== Information provided ==
━━━━━━━━

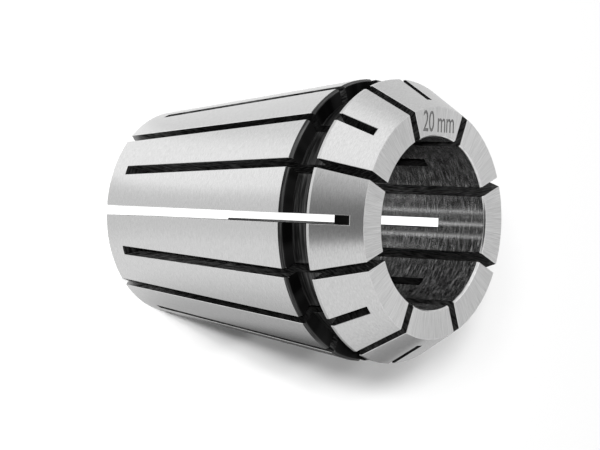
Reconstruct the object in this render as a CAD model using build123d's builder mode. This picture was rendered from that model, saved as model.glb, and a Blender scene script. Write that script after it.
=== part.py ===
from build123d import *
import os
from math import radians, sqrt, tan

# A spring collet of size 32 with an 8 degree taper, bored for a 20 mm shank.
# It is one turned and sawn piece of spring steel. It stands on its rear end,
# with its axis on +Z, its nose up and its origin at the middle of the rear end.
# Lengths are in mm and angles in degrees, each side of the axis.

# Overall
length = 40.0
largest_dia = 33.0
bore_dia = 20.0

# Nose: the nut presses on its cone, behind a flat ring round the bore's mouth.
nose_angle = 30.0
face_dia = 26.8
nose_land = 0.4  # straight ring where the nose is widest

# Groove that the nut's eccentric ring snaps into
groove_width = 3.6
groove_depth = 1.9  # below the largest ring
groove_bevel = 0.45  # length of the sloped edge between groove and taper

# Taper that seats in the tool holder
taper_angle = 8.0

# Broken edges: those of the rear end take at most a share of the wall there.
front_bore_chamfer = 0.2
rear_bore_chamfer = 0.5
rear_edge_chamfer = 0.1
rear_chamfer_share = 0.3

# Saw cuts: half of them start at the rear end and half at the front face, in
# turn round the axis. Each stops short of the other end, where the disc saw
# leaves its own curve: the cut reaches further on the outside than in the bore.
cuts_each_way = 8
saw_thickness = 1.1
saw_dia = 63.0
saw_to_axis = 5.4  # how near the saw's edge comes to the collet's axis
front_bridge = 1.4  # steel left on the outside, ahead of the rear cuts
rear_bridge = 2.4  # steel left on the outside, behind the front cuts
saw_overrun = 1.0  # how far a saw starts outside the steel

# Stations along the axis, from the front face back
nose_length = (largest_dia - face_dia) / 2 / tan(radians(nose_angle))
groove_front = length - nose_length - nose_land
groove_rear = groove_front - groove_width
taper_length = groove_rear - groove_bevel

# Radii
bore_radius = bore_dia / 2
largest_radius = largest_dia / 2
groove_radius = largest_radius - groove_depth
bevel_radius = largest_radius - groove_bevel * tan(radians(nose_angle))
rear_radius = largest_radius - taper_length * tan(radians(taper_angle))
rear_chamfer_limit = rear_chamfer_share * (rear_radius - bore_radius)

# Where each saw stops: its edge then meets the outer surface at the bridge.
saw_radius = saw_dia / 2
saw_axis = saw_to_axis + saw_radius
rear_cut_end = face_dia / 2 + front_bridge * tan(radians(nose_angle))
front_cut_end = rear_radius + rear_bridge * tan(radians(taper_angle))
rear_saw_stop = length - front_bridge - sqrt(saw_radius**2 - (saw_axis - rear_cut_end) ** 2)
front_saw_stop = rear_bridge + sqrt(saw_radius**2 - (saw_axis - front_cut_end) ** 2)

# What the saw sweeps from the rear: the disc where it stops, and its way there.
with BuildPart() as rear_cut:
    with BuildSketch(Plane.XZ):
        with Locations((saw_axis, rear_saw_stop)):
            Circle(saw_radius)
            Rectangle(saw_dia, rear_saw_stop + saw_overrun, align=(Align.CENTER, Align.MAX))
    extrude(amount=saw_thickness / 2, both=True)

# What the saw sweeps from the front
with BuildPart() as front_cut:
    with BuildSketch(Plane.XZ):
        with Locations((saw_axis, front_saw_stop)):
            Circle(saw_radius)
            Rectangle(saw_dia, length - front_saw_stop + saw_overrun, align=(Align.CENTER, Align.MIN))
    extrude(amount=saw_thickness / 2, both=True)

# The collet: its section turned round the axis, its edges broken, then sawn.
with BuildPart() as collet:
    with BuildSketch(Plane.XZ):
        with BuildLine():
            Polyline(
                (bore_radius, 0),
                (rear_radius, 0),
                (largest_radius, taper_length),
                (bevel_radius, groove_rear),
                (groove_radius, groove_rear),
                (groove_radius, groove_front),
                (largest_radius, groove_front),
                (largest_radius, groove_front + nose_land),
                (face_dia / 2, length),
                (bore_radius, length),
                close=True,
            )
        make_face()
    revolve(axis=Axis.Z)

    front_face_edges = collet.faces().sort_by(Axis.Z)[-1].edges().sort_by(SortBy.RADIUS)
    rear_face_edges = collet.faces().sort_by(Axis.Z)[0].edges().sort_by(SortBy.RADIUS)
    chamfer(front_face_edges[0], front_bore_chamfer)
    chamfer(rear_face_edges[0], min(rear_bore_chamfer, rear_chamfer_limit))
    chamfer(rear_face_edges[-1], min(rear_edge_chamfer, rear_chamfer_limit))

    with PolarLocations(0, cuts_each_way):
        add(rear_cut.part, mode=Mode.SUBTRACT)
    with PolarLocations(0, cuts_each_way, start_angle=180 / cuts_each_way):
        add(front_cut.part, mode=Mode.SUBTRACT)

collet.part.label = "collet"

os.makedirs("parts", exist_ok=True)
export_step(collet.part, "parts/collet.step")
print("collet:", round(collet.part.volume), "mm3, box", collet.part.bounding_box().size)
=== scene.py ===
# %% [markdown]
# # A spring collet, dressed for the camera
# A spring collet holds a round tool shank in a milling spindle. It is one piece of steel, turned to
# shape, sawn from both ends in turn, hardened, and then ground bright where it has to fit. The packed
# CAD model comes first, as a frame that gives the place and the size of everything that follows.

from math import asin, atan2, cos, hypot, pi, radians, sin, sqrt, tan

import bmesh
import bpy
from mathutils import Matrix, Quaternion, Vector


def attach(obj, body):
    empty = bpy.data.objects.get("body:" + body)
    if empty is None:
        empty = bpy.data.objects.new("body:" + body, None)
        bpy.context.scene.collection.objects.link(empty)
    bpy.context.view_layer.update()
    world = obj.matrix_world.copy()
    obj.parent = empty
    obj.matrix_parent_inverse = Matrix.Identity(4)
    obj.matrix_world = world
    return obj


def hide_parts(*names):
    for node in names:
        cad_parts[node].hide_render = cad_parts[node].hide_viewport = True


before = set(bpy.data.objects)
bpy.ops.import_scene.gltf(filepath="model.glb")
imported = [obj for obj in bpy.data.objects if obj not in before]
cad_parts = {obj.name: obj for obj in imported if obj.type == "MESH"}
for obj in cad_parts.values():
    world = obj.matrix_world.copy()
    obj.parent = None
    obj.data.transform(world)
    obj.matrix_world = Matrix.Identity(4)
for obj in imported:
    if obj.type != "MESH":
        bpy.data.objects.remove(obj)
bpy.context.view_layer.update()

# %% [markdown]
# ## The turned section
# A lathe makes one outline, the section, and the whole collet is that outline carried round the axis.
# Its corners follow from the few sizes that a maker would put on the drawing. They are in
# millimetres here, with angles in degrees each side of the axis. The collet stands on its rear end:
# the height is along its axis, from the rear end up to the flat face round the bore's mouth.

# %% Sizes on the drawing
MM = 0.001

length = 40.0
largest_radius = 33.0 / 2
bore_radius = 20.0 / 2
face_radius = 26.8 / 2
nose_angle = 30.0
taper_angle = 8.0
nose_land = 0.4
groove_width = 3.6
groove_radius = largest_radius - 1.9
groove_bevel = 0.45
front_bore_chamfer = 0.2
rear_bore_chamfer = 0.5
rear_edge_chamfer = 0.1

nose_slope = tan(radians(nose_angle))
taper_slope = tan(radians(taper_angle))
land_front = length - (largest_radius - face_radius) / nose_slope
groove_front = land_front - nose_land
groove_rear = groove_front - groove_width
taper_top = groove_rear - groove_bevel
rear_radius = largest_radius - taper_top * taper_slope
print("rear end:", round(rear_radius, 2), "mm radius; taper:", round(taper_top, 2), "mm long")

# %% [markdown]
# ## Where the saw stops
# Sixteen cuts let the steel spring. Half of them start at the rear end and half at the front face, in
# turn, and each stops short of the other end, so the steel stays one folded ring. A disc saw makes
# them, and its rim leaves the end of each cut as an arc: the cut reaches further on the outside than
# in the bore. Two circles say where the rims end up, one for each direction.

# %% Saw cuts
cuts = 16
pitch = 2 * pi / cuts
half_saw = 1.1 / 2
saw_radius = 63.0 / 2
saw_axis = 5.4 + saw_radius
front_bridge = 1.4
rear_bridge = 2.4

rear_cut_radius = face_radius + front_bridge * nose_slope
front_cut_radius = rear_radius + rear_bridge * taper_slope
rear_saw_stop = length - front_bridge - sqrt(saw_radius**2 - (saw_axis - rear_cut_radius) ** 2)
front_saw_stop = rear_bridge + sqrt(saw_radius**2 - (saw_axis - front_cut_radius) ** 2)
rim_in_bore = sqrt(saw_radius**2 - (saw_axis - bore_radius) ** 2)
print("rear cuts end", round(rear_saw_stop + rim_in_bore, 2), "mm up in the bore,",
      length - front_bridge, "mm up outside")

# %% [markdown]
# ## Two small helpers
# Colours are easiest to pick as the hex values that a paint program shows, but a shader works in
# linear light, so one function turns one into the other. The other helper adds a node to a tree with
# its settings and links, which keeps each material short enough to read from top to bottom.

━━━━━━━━

== What the exercise asks ==
Only the lines from the one bearing "with PolarLocations(0, cuts_each_way, start_angle=180" through the one bearing "if empty is" should be repeated, exactly as given.

== Solution for this exercise ==
    with PolarLocations(0, cuts_each_way, start_angle=180 / cuts_each_way):
        add(front_cut.part, mode=Mode.SUBTRACT)

collet.part.label = "collet"

os.makedirs("parts", exist_ok=True)
export_step(collet.part, "parts/collet.step")
print("collet:", round(collet.part.volume), "mm3, box", collet.part.bounding_box().size)
=== scene.py ===
# %% [markdown]
# # A spring collet, dressed for the camera
# A spring collet holds a round tool shank in a milling spindle. It is one piece of steel, turned to
# shape, sawn from both ends in turn, hardened, and then ground bright where it has to fit. The packed
# CAD model comes first, as a frame that gives the place and the size of everything that follows.

from math import asin, atan2, cos, hypot, pi, radians, sin, sqrt, tan

import bmesh
import bpy
from mathutils import Matrix, Quaternion, Vector


def attach(obj, body):
    empty = bpy.data.objects.get("body:" + body)
    if empty is None:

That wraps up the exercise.